Yesterday wsas also the day to check the cabinet downstairs where I have some books and magazines stored. There's a blocking report due in Level I along with other reports in the other levels. I got out one book and several magazines, starting notes for the blocking report last night.
4 comments:
I see the difference in overall size on the swatches, but looking at the fabric I can't see that much. I'd say go by how it feels - body vs drape for what they want you to do with them.
Also, for the purposes of Level 1, make sure your gauge is in the usual range for worsted weight. It doesn't have to match the ball band, but it does have to be in the range "recommended" by the Yarn Standards.
You might want to swatch a seed stitch too before making your final decision on yarn and needles. There are several swatches that have to be knit with the same yarn and needles, including the seed stitch swatch.
I had to go down a needle size to get a good-looking seed stitch.

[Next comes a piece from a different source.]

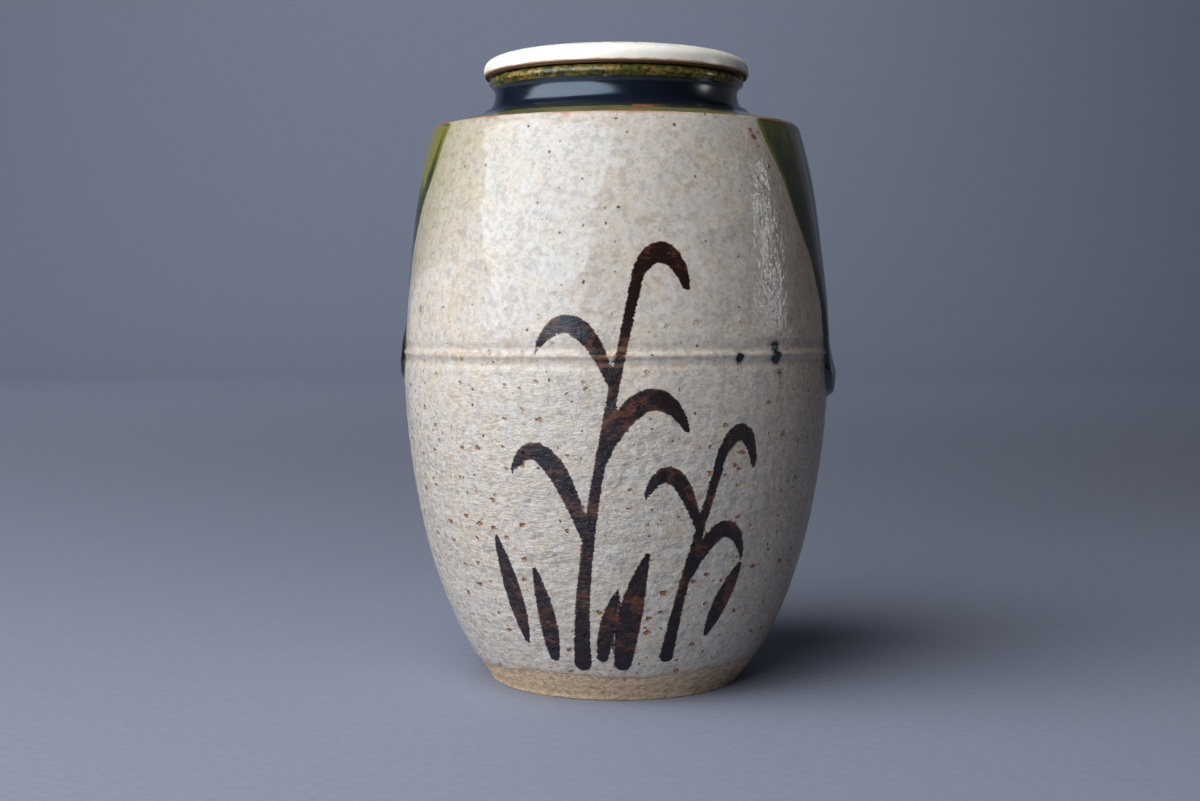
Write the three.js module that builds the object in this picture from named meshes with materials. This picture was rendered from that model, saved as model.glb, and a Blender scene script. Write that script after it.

I recommend that when you start your real swatches that you start with seed stitch. It might keep you from having to re-knit the swatches that have to be the same needles and yarn. Ask me how I know.
MK2008
well, silly me, i, having absolutely NO technical expertise and just go by observation since i cannot feel the swatches the way i would a fleece before spinning it, i just like the balance of #1 - the stitch size seemed to blend w/the yarn nicely. guess i'd better just sit down and listen to the more educated knitters opines.
For another opinion, I think the fabric should match the item being made. Guage given in a pattern is so your will look like the picture. It seems that the Lion is not as thightly spun as the other and that would affect the end product. The guage given on a band is a suggestion only or a staring point for the knitter. Swatch 1 seems to reflect the yarn and it nature of a softer more open yarn, The other two seem to be a tighter knit and from what I can see of the yarn that would be in the end product. In the new number system which is suppose to help you exchange yarns it is amazing to copmare the yarns or see the difference based on the material it is made of and the manufacture.